I have currently been using a local version of the BLAST nr database to run BLASTX to identify proteins but wanted to look into setting up a local version of the clustered NR database to speed up the time for processing our samples.
NCBI however do not offer the clustered NR database locally and so wanted to ask if anyone knows the best way to go about setting up a clustered version of the nr database locally to output similar results than those offered by the NCBI clustered NR online?
Clustering nr is done using mmseqs2 as noted here and copied below.
Be ready to have gobs of hardware available to do this.
We generate ClusteredNR from the standard protein nr database with
MMseqs2 so each cluster contains proteins that are more than 90%
identical to each other and within 90% of the length of the longest
member. We select a single well-annotated protein that indicates the
function of the proteins in the cluster as the lead or representative
protein. The title of the representative protein is the title that
shows in the BLAST results. Each cluster may contain sequences for
multiple organisms (species). On the BLAST results, clusters are
identified by the name of the organism for the title protein as well
as the most recent common ancestor taxon for all organisms in the
cluster. This makes it clear when the cluster includes multiple
species.
Last part about display of the results likely requires code magic on BLAST server that you will not be able to replicate locally.

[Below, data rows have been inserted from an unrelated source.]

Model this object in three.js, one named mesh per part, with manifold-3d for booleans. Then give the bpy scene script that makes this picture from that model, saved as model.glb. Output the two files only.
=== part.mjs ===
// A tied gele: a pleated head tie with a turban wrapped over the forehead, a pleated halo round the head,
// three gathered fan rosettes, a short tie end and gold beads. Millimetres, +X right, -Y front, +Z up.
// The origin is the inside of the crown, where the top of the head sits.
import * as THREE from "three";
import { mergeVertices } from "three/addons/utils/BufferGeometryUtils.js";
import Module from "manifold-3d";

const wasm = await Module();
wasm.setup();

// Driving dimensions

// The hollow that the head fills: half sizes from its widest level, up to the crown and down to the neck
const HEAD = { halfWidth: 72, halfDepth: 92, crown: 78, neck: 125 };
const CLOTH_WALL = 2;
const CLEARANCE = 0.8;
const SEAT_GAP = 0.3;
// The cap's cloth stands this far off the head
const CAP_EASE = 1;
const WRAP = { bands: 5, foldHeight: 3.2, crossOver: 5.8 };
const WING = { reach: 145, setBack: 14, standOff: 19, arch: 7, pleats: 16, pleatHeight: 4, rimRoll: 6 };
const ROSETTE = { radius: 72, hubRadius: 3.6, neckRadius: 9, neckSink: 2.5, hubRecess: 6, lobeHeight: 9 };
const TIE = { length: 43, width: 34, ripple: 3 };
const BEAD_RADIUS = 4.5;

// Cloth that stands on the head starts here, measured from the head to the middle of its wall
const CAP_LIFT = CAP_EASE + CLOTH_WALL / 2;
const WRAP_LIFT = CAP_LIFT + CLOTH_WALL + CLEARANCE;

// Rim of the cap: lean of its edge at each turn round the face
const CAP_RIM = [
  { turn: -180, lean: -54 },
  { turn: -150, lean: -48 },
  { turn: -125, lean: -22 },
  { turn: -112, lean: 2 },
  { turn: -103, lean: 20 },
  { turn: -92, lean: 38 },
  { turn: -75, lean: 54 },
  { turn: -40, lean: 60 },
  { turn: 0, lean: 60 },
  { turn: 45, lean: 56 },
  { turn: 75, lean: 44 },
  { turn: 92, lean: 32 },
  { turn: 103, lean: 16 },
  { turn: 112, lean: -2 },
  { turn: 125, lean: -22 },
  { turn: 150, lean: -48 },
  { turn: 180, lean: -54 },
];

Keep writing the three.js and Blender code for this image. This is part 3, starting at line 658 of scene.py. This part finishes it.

PeterC_NCBI Is there any update on if and when the clustered database will become available for local downloads?
GenoMax Sorry for the delay in reply. We're still working out the details of what exactly to provide. One idea is to provide just the representative sequences as a first pass. This could be done fairly soon. But without access to the cluster contents, those probably won't be terribly useful. Providing a way within the database or with an accessory database or script would require a much longer time. Probably not before late this year at the earliest. Happy to hear any of your thoughts about what would be useful.
One idea is to provide just the representative sequences as a first
pass.
This seems reasonable since it should capture significant part of sequence to search against ( 90% identity and 90% of length in a cluster). Can you give us an idea of what kind of % reduction this results in compared to the full nr db?
But without access to the cluster contents,
Do you mean without access to all sequence headers (or actual sequences) that are in a particular cluster?
This is a far fetched idea but perhaps a new kind of accession designation (like WP*) could be designated for clustered sequences so the header in cluster stays concise and people can retrieve full cluster contents by independent lookups.
This seems reasonable since it should capture significant part of sequence to search against ( 90% identity and 90% of length in a cluster). Can you give us an idea of what kind of % reduction this results in compared to the full nr db?
Here are the counts for the 90/90 ClusteredNR and nr
clustered nr
260,861,887 sequences; 86,666,979,341 total residues
database nr
546,502,144 sequences; 216,836,000,941 total residues
So ClusteredNR is about 40% of the size of nr.
Do you mean without access to all sequence headers (or actual sequences) that are in a particular cluster?
Yes as a first pass anyway. The more difficult problem is coming up with the right way to give you access to the cluster contents, the members of each cluster, as part of the standalone database or some service.
This is a far fetched idea but perhaps a new kind of accession designation (like WP*) could be designated for clustered sequences so the header in cluster stays concise and people can retrieve full cluster contents by independent lookups.
Yes, something like that would be helpful. We probably want to avoid creating yet another Entrez database for this, however.
GenoMax Sorry for the delay in reply. We're still working out the details of what exactly to provide. One idea is to provide just the representative sequences as a first pass. This could be done fairly soon. But without access to the cluster contents, those probably won't be terribly useful. Providing a way within the database or with an accessory database or script would require a much longer time. Probably not before late this year at the earliest. Happy to hear any of your thoughts about what would be useful.
This seems reasonable since it should capture significant part of sequence to search against ( 90% identity and 90% of length in a cluster). Can you give us an idea of what kind of % reduction this results in compared to the full
nr
db?Do you mean without access to all sequence headers (or actual sequences) that are in a particular cluster?
This is a far fetched idea but perhaps a new kind of accession designation (like
WP*
) could be designated for clustered sequences so the header in cluster stays concise and people can retrieve full cluster contents by independent lookups.Thanks GenoMax
Here are the counts for the 90/90 ClusteredNR and nr
clustered nr 260,861,887 sequences; 86,666,979,341 total residues
database nr 546,502,144 sequences; 216,836,000,941 total residues
So ClusteredNR is about 40% of the size of nr.
Yes as a first pass anyway. The more difficult problem is coming up with the right way to give you access to the cluster contents, the members of each cluster, as part of the standalone database or some service.
Yes, something like that would be helpful. We probably want to avoid creating yet another Entrez database for this, however.
Thanks for those stats. So using clustered
nr
will still require significant hardware. Though this will save time as well.